Five steps to discover how you are perceived

Starting to build a personal brand requires some reflection on the self – thinking about and researching how people perceive you right now.

Here’s a quick list of things to try:

  1. Google yourself. If you don’t appear on the front page (we’ll have to fix that), add another identifying term such as your school or employer until you find yourself. What does the Google results snippet say? Is that how you want to be seen?

  2. Visit your Twitter and Facebook pages. Log out, so you can see what you’ll look like to someone who doesn’t know you. Is the overall impression how you’d want to be viewed? Is it professional?

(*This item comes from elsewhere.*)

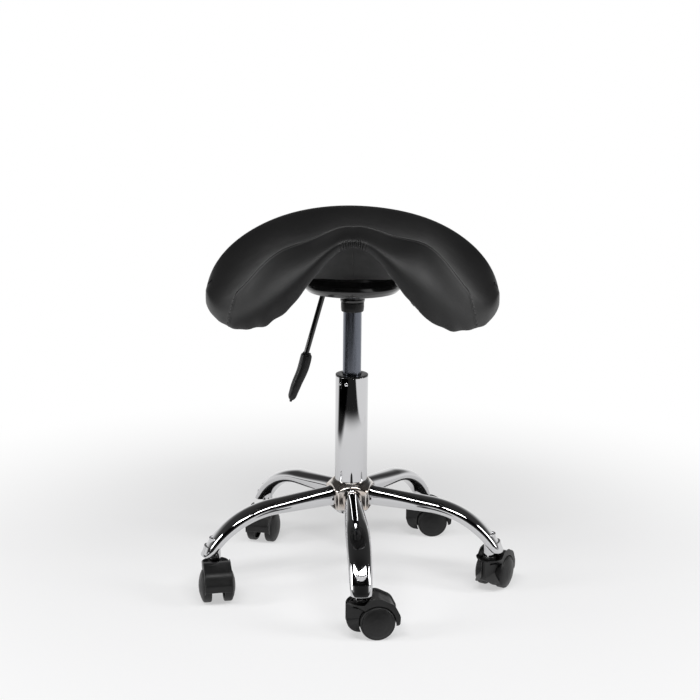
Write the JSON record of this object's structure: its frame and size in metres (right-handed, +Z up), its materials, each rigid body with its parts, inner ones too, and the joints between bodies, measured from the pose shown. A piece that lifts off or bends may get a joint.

  3. Print off the front page of your blog, your clippings.me page or your other ‘home’ online. Show it to five people – friends, family, colleagues, strangers, whoever. Using just that sheet of paper (not the online version), ask them for three words that sum up what they can see. Note down their responses.

  4. Visit the url of your name (try www.firstname-surname.com or www.firstnamesurname.com). What’s there? Nothing? Snap it up now using a domain registrar like GoDaddy. If there is something there, will it damage your credibility if it’s the first thing people see?

  5. Check the groups that you’re a member of on LinkedIn. By default, anybody can see these – are they the groups that reflect what you’re interested in? Or are they frat houses, school groups or other groups that raise questions about the impartiality of your writing?

How were the results? Were you proud? Or was your online footprint not quite as comprehensive as you wanted?